I am not a Latvian, but my name is Latvian because my father was Latvian, so I now feel ashamed that I did not speak up for those Minnesotans who have legitimate reasons to call Latvia. They serve as an example I can discuss from personal experience, although I am sure many people reading this article can offer other examples of what it is like to live in one country whilst having relations in another. You would not like being told that only criminals, spooks and machines use electronic communications networks between those two places. Immigrants often have a difficult enough time settling into a new country; they do not need to be told that nobody needs to contact their old homeland.
The odd thing about the quote concerning Minnesotans is that I instantly knew it was wrong, even though I have never been to Minnesota. That is because I know a little about Latvians and their history. Contrary to the beliefs of that telecoms manager, Latvians are spread widely around the planet. The current population of Latvia is less than 2 million, but there are Latvian communities across the world because of an exodus caused by World War 2 and the Soviet occupation that followed. My anecdotal experience confirms what the history books tell us. My home town of Leeds had a Latvian Club because of the number of Latvians that moved to that part of England following the war. The Latvians that frequented that club arrived long before the European Union created new opportunities for movement seized by younger Latvians. I have also met Latvians and the descendants of Latvians in some of the most unexpected places, including a remote settlement in New Zealand. You cannot tell if somebody is Latvian by looking at them, but Latvian names are often recognizable.
Though I knew the answer instinctively, I finally satisfied myself there are Latvians in Minnesota by turning to the modern oracle: Google. The top answer from my simple search told me there are estimated to be around 2,000 Minnesotans of Latvian heritage. The strength of that community led to the opening of an Honorary Consulate in 2019. The story of the Honorary Consul reflects that of many Latvians:
Honorary Consul John Freivalds was born in Latvia. His family left the country in 1949. Mr Freivalds has studied international relations at Georgetown University, and has received a Master’s degree from the George Washington University. He has been a businessman and a publicist. After when Latvia recovered its independence, Mr Freivalds helped to attract American investors to Latvia, the most notable of the brands being Radisson. The Honorary Consul lists business and public relations as priorities in his new job.
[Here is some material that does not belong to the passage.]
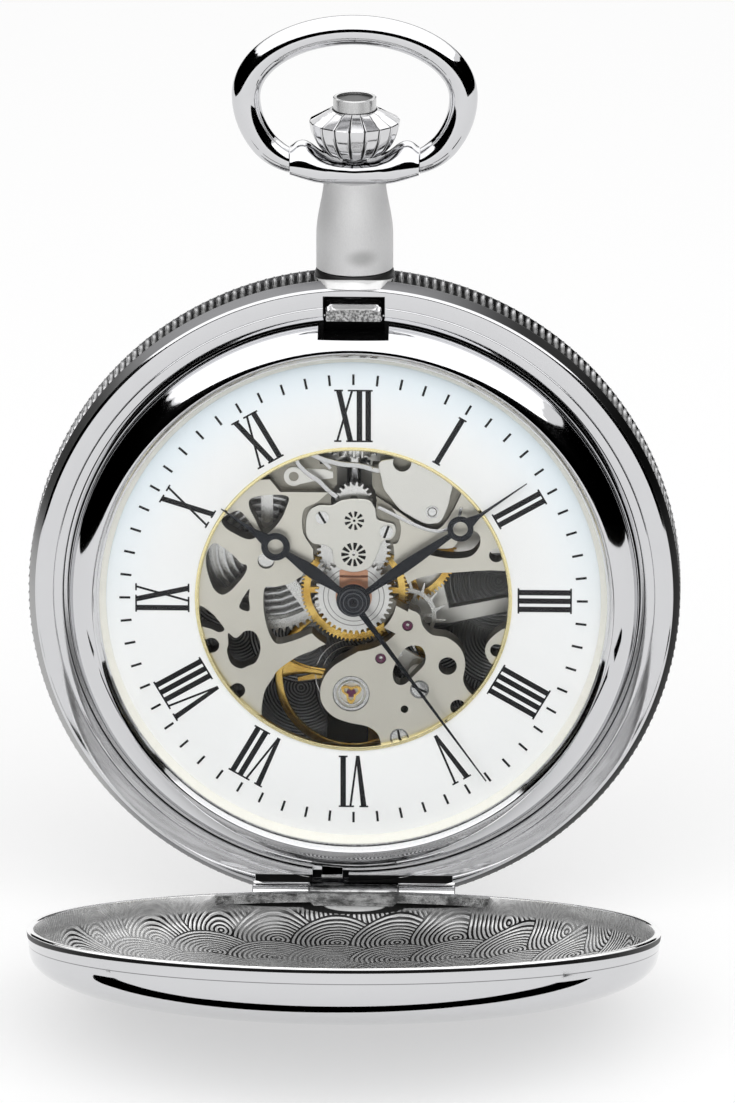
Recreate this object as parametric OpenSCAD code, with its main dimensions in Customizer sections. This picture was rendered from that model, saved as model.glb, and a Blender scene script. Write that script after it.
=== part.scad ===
// Double hunter pocket watch with an open-centre dial and a hand-wound skeleton movement.
// Each piece is drawn in the watch's own plane: x to the three, y to the twelve and the bow,
// z out of the dial, with zero at the centre of the dial and in the middle of the case band.
// One placing module then stands the watch upright under the top of its bow.

/* [Case] */
// Width of the coin edged band
band_w = 3.2; // [2.6:0.1:4]
// Width of the smooth step on each side of the band
step_w = 0.8; // [0.6:0.1:1.2]
// Height of the coin edge over the smooth step
coin_w = 0.5; // [0.4:0.05:0.8]
// Width of the flat seats that the covers close on
seat_w = 2.2; // [2.1:0.05:2.6]
// Width of the groove between a seat and a bezel
groove_w = 0.46; // [0.3:0.02:0.6]
// Wall of the necks that the bezels snap over
case_wall = 1.2; // [1:0.05:1.4]
// Height of that neck above the lid seat
case_neck_h = 1; // [0.8:0.05:1.2]
// Depth of the groove between the lid seat and the neck
groove_d = 0.6; // [0.4:0.1:0.8]
// Number of teeth in the coin edge
coin_teeth = 300; // [120:10:320]
// Depth of the coin edge teeth
coin_d = 0.25; // [0.1:0.05:0.35]

/* [Bezels] */
// Wall of a bezel outside its neck
bezel_wall = 1.24; // [1.1:0.02:1.4]
// Width of a bezel's top edge outside the bore
bezel_edge = 0.26; // [0.2:0.02:0.35]
// Height of a bezel above the lid seat
bezel_h = 2.4; // [2.2:0.1:2.8]
// Reach of the crystals over the edge of the bore
crystal_lap = 0.15; // [0.1:0.05:0.2]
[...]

I am glad that John Freivalds has brought people together. Consider how the world would differ if no Minnesotans could speak to Latvians. Now I worry that Americans have found new reasons to over-block international traffic. The European Union has already hurt international communication because many websites prefer to block visitors from Europe instead of trying to comply with GDPR. Cold War 2 will encourage the erection of new barriers in response to the continued fracturing of expectations and laws. None of us may be able to turn the tides of history, but we can at least try to keep the lines of communication open.